IGA-based topology optimization in the design of stress-constrained compliant mechanisms

Abstract

AbstractTopology design of compliant mechanisms has gained wide popularity among the scientific community, and their use in the mechanical engineering field is being of upmost importance. In this paper, an isogeometric analysis (IGA) formulation is used to solve the topology optimization problem of compliant mechanisms. Stress constraints are introduced in the problem to guarantee the attainment of realistic solutions. For this purpose, an overweight constraint is considered for the design process, replacing the use of local stress constraints. The material distribution in the domain is modeled with quadratic B-splines and with a uniform relative density within each element of the mesh. These strategies to define the material layout are used to compare the IGA-based formulation with the finite element (FEM) formulation. The IGA formulation provides several advantages with respect to the classical FEM-based approaches that are shown and analyzed with an input-parameters sensitivity analysis. The sensitivity analysis and the assessment of the importance of introducing of stress constraints in the problem are developed by solving two benchmark problems.
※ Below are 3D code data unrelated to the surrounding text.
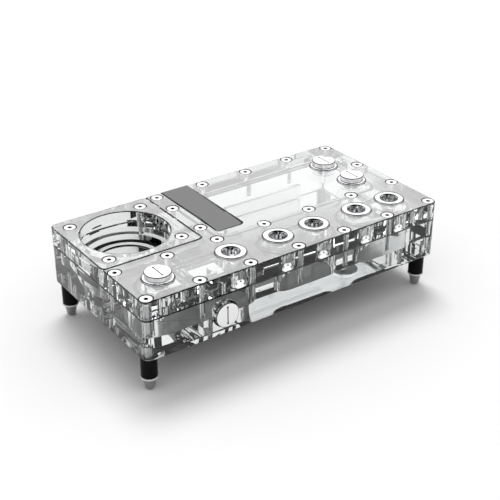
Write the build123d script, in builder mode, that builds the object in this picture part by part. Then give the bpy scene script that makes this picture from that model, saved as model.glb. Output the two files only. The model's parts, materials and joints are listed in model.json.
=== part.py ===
from build123d import *
import os

os.makedirs("parts", exist_ok=True)

# Water cooling distribution plate, in millimetres, +Z up.
# The origin is on the surface that the feet stand on, under the middle of the whole object.
# Plan positions are measured from the front left cover screw and turned into the frame by at().

# Screw grid and slab outline
pitch = 40.0                  # between neighbouring cover screws
columns = 6                   # pitches along the plate
rows = 3                      # pitches across the plate
edge_margin = 5.0             # outer screws to the plate's edge
corner_r = 4.6                # plan corners of the slabs
edge_break = 0.5              # polished chamfer along the slabs' edges

# Heights
foot_tip_h = 10.0
foot_post_h = 16.0
body_t = 30.0                 # milled lower slab
cover_t = 14.0                # top plate and pump frame

# Milled spaces in the body
reservoir_end_margin = 11.0   # reservoir's ends to the screws past them
reservoir_side_margin = 10.5  # reservoir's long sides to the rows of screws past them
reservoir_corner_r = 7.0
reservoir_deep = 25.5
baffle_start = 119.0
baffle_end = 190.0
baffle_y = 89.0
baffle_t = 4.0
baffle_drop = 2.0             # top of the baffle under the top plate
channel_r = 11.0
channel_deep = 20.0
channel_y = 19.0

# Ports
port_x = [77.0, 116.5, 148.0, 187.0, 218.5]
left_plug_at = (19.3, 17.6)
back_plug_at = (216.6, 93.3)
middle_plug_at = (217.3, 60.3)
drain_x = 56.3
drain_below_top = 28.9
drain_sink = 2.6              # drain insert's seat inside the front face
thread_bore_r = 5.9           # tapping size of the G1/4 thread
thread_pitch = 1.337          # G1/4, per turn
insert_flange_r = 11.0
drain_flange_r = 9.7          # narrower flange of the drain's insert
insert_flange_t = 2.0
insert_proud = 1.0            # flange above the face that it seats in
insert_barrel_r = 7.4
insert_len = 8.5
insert_key_af = 12.0          # hexagon at the insert's inner end
insert_key_len = 2.5
insert_fit = 0.05             # radial, insert in acrylic
port_throat_r = 6.6           # hole in the acrylic below an insert

# Stop plugs
plug_head_r = 9.1
plug_head_h = 4.0
plug_shank_len = 8.0
plug_clearance = 0.15         # shank inside the thread
plug_groove_deep = 0.45
plug_groove_width = 0.8       # share of the thread's pitch
plug_pin_pitch = 12.2         # two holes for a pin key
plug_pin_r = 0.75
plug_pin_deep = 1.5
plug_line_w = 0.8             # shallow line milled from pin hole to pin hole
plug_line_deep = 0.25
plug_seat_gap = 0.1           # head and O-ring over the insert's face
plug_seal_in_r = 6.4
plug_seal_out_r = 7.8
plug_seal_h = 1.4
plug_seal_gap = 0.2           # O-ring inside its groove

# Gaskets
cord_w = 2.8                  # pressed cord, across
cord_h = 2.2                  # pressed cord, and depth of its groove
groove_side_gap = 0.1
gasket_offset = 3.6           # milled edge to the middle of the cord
insert_seal_w = 1.5
insert_seal_deep = 0.7
insert_seal_from_top = 3.4    # insert's face to its O-ring groove

# Screws
screw_r = 2.0
screw_head_r = 4.3
screw_rim = 0.2
screw_sink = 0.2              # head below the slab's face
screw_len = 26.5
screw_point = 2.0
screw_key_af = 2.5
screw_key_deep = 1.8
screw_hole_fit = 0.25
tapped_fit = 0.05
tapped_spare = 1.0            # hole below the screw's point
bridge_screw_y = [61.0, 98.0]

# Pump seat
frame_to_screws = 7.0         # pump frame's inner edges to the rows of cover screws past them
pump_frame_inner_r = 4.0      # plan corners of the frame beside the top plate
plate_gap = 0.2               # between pump frame and top plate
pump_screw_margin = 10.6      # frame's edge to its screws
pump_hole_r = 31.4
pump_lip = 3.4                # frame's lip over the pump's flange
pump_flange_from_top = 8.0    # underside of the lip
pump_flange_floor = 18.0      # below the top face
pump_ring_inset = 0.8         # black ring inside the opening
pump_ring_w = 4.9
pump_ring_h = 3.0
pump_ring_from_top = 22.0     # top of the black ring
pump_ring_gap = 0.1
volute_lip = 3.7              # black ring to the volute
volute_from_top = 31.5
pump_eye_r = 8.0
pump_eye_from_top = 40.0
suction_r = 3.7
suction_from_top = 36.0
outlet_x = 50.0
passage_r = 4.5
passage_from_top = 27.0

# Badge strip
badge_to_screws = 6.5         # strip's left edge to the screws beside it
badge_to_row = 9.0            # strip's front end to the row of screws before it
badge_w = 22.5
badge_corner_r = 3.0
badge_t = 2.0
badge_recess = 2.2
badge_gap = 0.35
badge_panel_l = 22.0          # square front end of the strip
badge_panel_step = 0.15

# Feet
foot_x = (1.2, 236.0)         # left and right feet
foot_y = (3.0, 114.8)         # front and back feet
foot_post_r = 5.65
foot_post_break = 0.5
foot_flange_r = 5.9
foot_flange_t = 0.8
foot_cone_top_r = 4.8
foot_cone_end_r = 3.1
foot_end_round = 2.4
stud_r = 2.0
stud_fit = 0.05
stud_in_tip = 4.0
stud_in_body = 8.0

# Sizes that follow from the ones above
plate_l = columns * pitch + 2 * edge_margin
plate_w = rows * pitch + 2 * edge_margin
body_z = foot_tip_h + foot_post_h
seam_z = body_z + body_t
top_z = seam_z + cover_t
face_proud = insert_proud + plug_seat_gap + plug_head_h - drain_sink
origin_x = -columns * pitch / 2
origin_y = -rows * pitch / 2 + face_proud / 2
front_y = origin_y - edge_margin
back_y = front_y + plate_w
left_x = origin_x - edge_margin
sink_r = screw_head_r + screw_sink + screw_rim + tapped_fit
reservoir_left = 2 * pitch + reservoir_end_margin
reservoir_right = columns * pitch - reservoir_end_margin
reservoir_front = pitch + reservoir_side_margin
reservoir_back = rows * pitch - reservoir_side_margin
pump_frame_side = edge_margin + 2 * pitch - frame_to_screws
pump_screw_pitch = pump_frame_side - 2 * pump_screw_margin
pump_flange_r = pump_hole_r + pump_lip
pump_ring_out_r = pump_hole_r - pump_ring_inset
pump_ring_in_r = pump_ring_out_r - pump_ring_w
volute_r = pump_ring_in_r - volute_lip


def at(x, y):
    """Plan place in the frame of a point measured from the front left cover screw."""
    return (origin_x + x, origin_y + y)


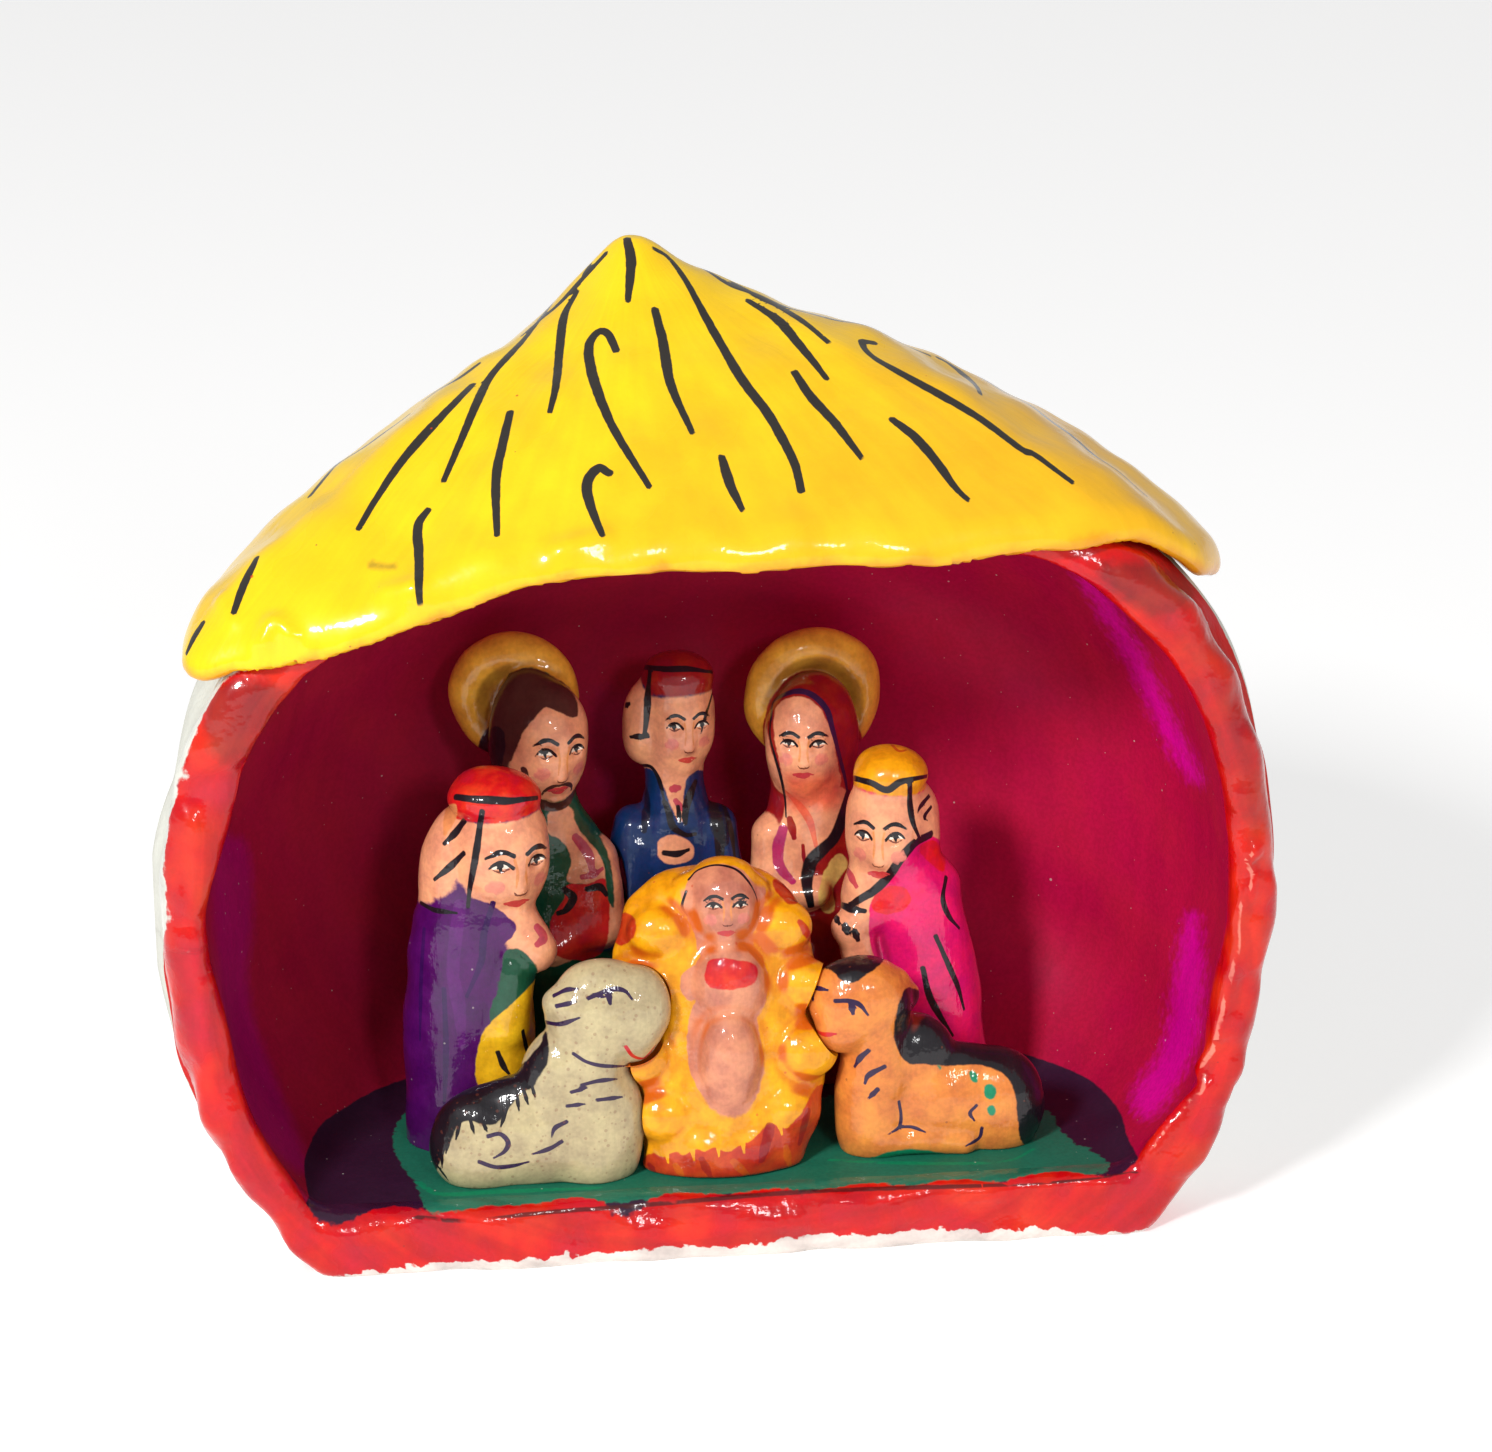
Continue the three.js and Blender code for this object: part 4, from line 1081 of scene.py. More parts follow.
# Marks on the skin: places, the way across the stroke, and its half width.
def laidStroke(hits, width):
    hits = [hit for hit in hits if hit[0] is not None]
    if len(hits) < 2:
        return None
    places, normals = np.array([hit[0] for hit in hits]), np.array([hit[1] for hit in hits])
    along = np.gradient(places, axis=0)
    across = np.cross(normals, along)
    across /= np.maximum(np.linalg.norm(across, axis=1), 1e-9)[:, None]
    share = np.linspace(0, 1, len(hits))
    body = 0.84 + 0.16 * np.sin(math.pi * share) - 0.3 * smooth((share - 0.6) / 0.4)
    body = body + 0.07 * np.sin(share * 9 + width * 7)
    return places, across, width / 2 * body


def photoStroke(tree, marks, width, evened=False):
    eye = Vector(cameraPlace - toFrame)
    hits = [tree.ray_cast(eye, Vector(viewRay(pixel)))[:2] for pixel in curveThrough(marks, 1.1)]
    hits = [hit for hit in hits if hit[0] is not None]
    if evened and len(hits) > 8:  # a stroke laid on a slope that the view grazes is drawn out, so it is evened
        places = np.array([hit[0] for hit in hits])
        length = np.linalg.norm(np.diff(places, axis=0), axis=1).sum()
        if length > 1.5 * len(hits) * 1.1 / pixelsPerMm:
            share = np.linspace(0, 1, len(hits))
            places = np.stack([np.polyval(np.polyfit(share, places[:, i], 2), share) for i in range(3)], -1)
            hits = [tree.find_nearest(Vector(place))[:2] for place in places]
    return laidStroke(hits, width / pixelsPerMm)


def headStroke(tree, figure, marks, width):
    face = figure["face"]
    out, right, above = faceAxes(face)
    scale, across, depth = figure["pen"]
    hits = []
    for u, v in curveThrough(marks, 0.03):
        start = np.array(face["centre"]) + right * u * face["halves"][0] + above * v * face["halves"][2] + out * 8
        start = start * scale + np.array([across, depth, floorTop])
        hits.append(tree.ray_cast(Vector(start), Vector(-out))[:2])
    return laidStroke(hits, width)


def strokeAmounts(points, shown, strokes):
    side, near = np.full(len(points), 4.0), np.full(len(points), 2.0)
    strokes = [stroke for stroke in strokes if stroke]
    if not strokes:
        return side, near
    places, across, half = [np.concatenate(parts) for parts in zip(*strokes)]
    finder = KDTree(len(places))
    for i, place in enumerate(places):
        finder.insert(place, i)
    finder.balance()
    low, high = places.min(0) - 2, places.max(0) + 2
    for i in np.flatnonzero(np.all((points > low) & (points < high), axis=1) & (shown > -0.3)):
        _, nearest, distance = finder.find(points[i])
        if distance < 2:
            side[i] = np.clip((points[i] - places[nearest]) @ across[nearest] / half[nearest], -4, 4)
            near[i] = distance - half[nearest]
    return side, near


# How far a place is open to the photo's view, as a length that falls below zero where it is hidden.
def openToView(tree, points, faces, outward):
    seen = np.zeros(len(points))
    facing = outward @ cameraBack
    eye = cameraPlace - toFrame
    for i in np.flatnonzero(facing > -0.25):
        start = points[i] + outward[i] * 0.35
        seen[i] = tree.ray_cast(Vector(start), Vector(eye - start))[0] is None
    for _ in range(3):
        seen = 0.4 * seen + 0.6 * neighbourMean(seen[:, None], faces)[:, 0]
    return (seen - 0.35) * 1.6


# How far the skin around a place closes in over it, from 0 on open skin to 1 in a deep crease.
def hollowOf(tree, points, outward, reach):
    ahead = points + outward * reach
    return np.array([1 - tree.find_nearest(Vector(place))[3] / reach for place in ahead])


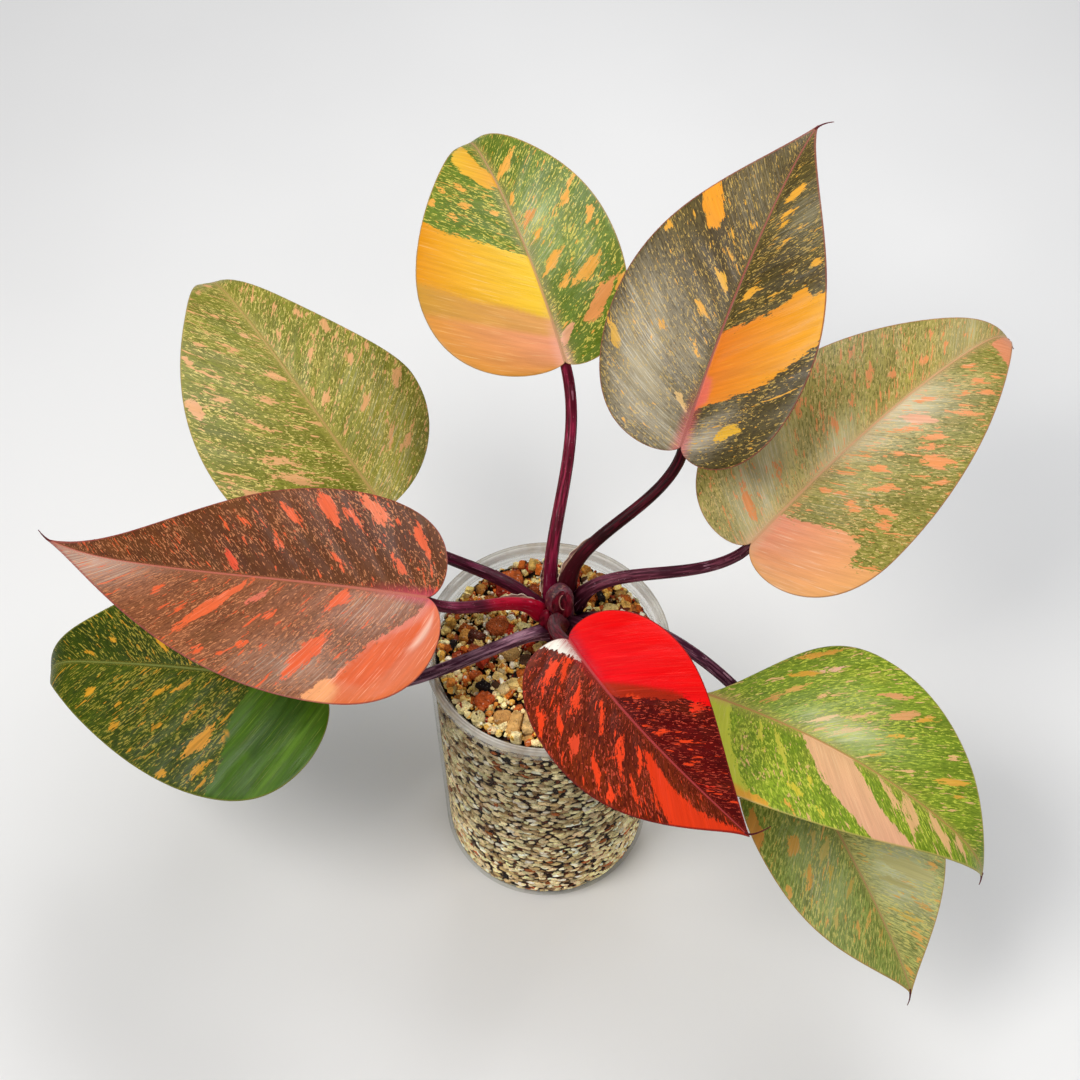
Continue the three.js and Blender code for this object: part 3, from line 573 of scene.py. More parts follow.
def crown_material():
    g = Graph("crown_skin")
    place = g.place()
    rough = g.noise(place, (1, 1, 0.35), 5, 0.6, scale=260)
    g.colour = g.mix(g.ramp(rough, 0.35, 0.65), "2e0b14", "64192c")
    fibres = g.noise(place, (1, 1, 0.12), 3, scale=700)
    g.lay("8a5a44", fibres, 0.58, 0.66, 0, 0.55)
    g.lay("3c2a20", g.times(g.ramp(g.parts(place)[2], 0.172, 0.158), g.ramp(rough, 0.45, 0.6)))
    g.bump(g.plus(rough, fibres), 0.6, 0.8)
    return g.finish(rough, 0.3, 0.7, 0.62, 0.4, Coat_Weight=0.1)


def bud_material():
    g = Graph("bud_look")
    rough = g.noise(g.place(), (1, 1, 0.4), 4, 0.6, scale=300)
    g.colour = g.mix(g.ramp(rough, 0.36, 0.64), "2a0108", "6e0a1e")
    g.bump(rough, 0.4, 0.5)
    return g.finish(rough, 0.3, 0.7, 0.5, 0.36, Coat_Weight=0.03, Coat_Roughness=0.1, Specular_IOR_Level=0.08)


def papery_material():
    g = Graph("sheath_edge")
    place = g.field("stalk")
    streak = g.noise(place, (1.4, 0.12, 1), 4, 0.6)
    g.colour = g.mix(g.ramp(streak, 0.4, 0.62), "5a2a2c", "b08a70")
    g.lay("dccab0", g.parts(place)[0], 0.72, 0.98)
    g.bump(streak, 0.4, 0.7)
    return g.finish(streak, 0.3, 0.7, 0.5, 0.7, Coat_Weight=0.05)


def plastic_material():
    """Clear plastic: mostly see-through, with haze at the rim and foot and rings moulded in the rim."""
    g = Graph("clear_plastic_look")
    place = g.place()
    x, y, z = g.parts(place)[:3]
    radius = g.math("SQRT", g.plus(g.times(x, x), g.times(y, y)))
    rim, lip, foot = g.ramp(z, 0.1462, 0.1478), g.ramp(z, 0.1512, 0.1532), g.ramp(z, 0.012, 0.001)
    smear = g.noise(place, (1, 1, 0.25), 4, 0.6, scale=90)
    haze = g.plus(0.012, g.ramp(smear, 0.45, 0.75, 0, 0.05))
    rings = g.times(g.math("SINE", g.times(radius, 6283 / 1.15)), rim)  # 1.15 mm apart
    for area, amount in ((rim, 0.2), (lip, 0.32), (foot, 0.08), (rings, 0.1)):
        haze = g.plus(haze, g.times(area, amount))
    facing = g.node("LayerWeight", "Facing", {"Blend": 0.3})
    haze = g.plus(haze, g.times(g.math("POWER", facing, 5.0), 0.45), clamp=True)
    milky = g.mix(g.ramp(smear, 0.4, 0.7), "d8d3c6", "b4a690")
    g.colour = g.mix(g.plus(rim, foot, clamp=True), "55534e", milky)
    g.bump(g.noise(place, scale=140), 0.25, 0.3)
    g.finish(smear, 0.4, 0.7, 0.16, 0.3, Specular_IOR_Level=0.6, IOR=1.49)
    clear = g.node("BsdfTransparent", 0, {"Color": (0.965, 0.965, 0.95, 1)})
    surface = g.node("MixShader", 0, {0: haze, 1: clear, 2: g.shader.outputs[0]})
    g.put(g.tree.nodes["Material Output"].inputs["Surface"], surface)
    return g.material


def grain_material(name, pits, contrast):
    """Grains coloured one by one, with pits darkened by painted shade, dust and darker stains."""
    g = Graph(name)
    place = g.place()
    stain = g.noise(place, None, 5, 0.65, scale=330)
    holes = g.cells(place, pits)
    g.colour = g.bright(g.field("shade", "Color"), stain, 0.3, 0.7, 1 - contrast, 1 + contrast)
    # The pits are darkened: painted shade.
    g.colour = g.bright(g.colour, holes, 0.1, 0.35, 0.45, 1.0)
    g.lay("ece4cc", g.noise(place, scale=800), 0.62, 0.72, 0, 0.4)
    g.bump(g.plus(g.times(holes, 0.8), stain), 0.7, 0.9)
    return g.finish(stain, 0.3, 0.7, 0.95, 0.75, Specular_IOR_Level=0.3)


def fines_material():
    g = Graph("dark_fines")
    place = g.place()
    rough = g.noise(place, None, 6, 0.7, scale=420)
    g.colour = g.mix(g.ramp(rough, 0.4, 0.66), "080302", "301408")
    hue = g.parts(g.cells(place, 620, "Color"))
    g.lay("7a3a1c", hue[0], 0.78, 0.86, 0, 0.75)
    g.lay("a88a5a", hue[1], 0.86, 0.92, 0, 0.7)
    g.bump(rough, 1.2, 1.0)
    return g.finish(rough, 0.3, 0.7, 0.95, 0.7, Specular_IOR_Level=0.3)


def floor_material():
    g = Graph("pale_floor")
    cloud = g.noise(g.place(), None, 3, scale=3)
    g.colour = g.mix(g.ramp(cloud, 0.3, 0.7), (0.8, 0.795, 0.785, 1), (0.84, 0.835, 0.825, 1))
    g.bump(g.noise(g.place(), scale=400), 0.05, 0.2)
    return g.finish(cloud, 0.3, 0.7, 0.6, 0.7)


# ---- blades
RIB_STEPS = 240
BLADE_ROWS = 116
SIDE_VEIN_SPACING = 8.5
VEIN_LEAN, VEIN_SPREAD, VEIN_BEND = 0.34, 1.15, 0.5  # how the side veins sweep forward to the margin
ACROSS_VEINS, ALONG_VEINS = 0.8, 1.25  # slanting veins lie closer together, and are longer than their reach
WAVES, WAVE_HEIGHT = 2.4, 1.1  # of the margin
VEIN_RELIEF, CHANNEL_DEPTH, RIDGE_HEIGHT, RIM_BULGE = 0.36, 0.34, 0.3, 0.12
COLUMNS = np.concatenate([
    [0, 0.01, 0.02, 0.032, 0.05, 0.075], np.linspace(0.105, 0.94, 23), [0.96, 0.977, 0.99, 1],
])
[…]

Regarding the sensitivity analysis of input parameters, the results show that the ratio between the material and the springs stiffnesses is the parameter with the largest influence on the solutions of the problem. Moreover, the advantages of the IGA formulations over FEM formulations are related with the computational time, the smoothness of the structural borders, and the non-appearance of the checkerboard patterns. With respect to the stress constraints, the results show that they have to be considered in order to avoid instability and structural integrity problems.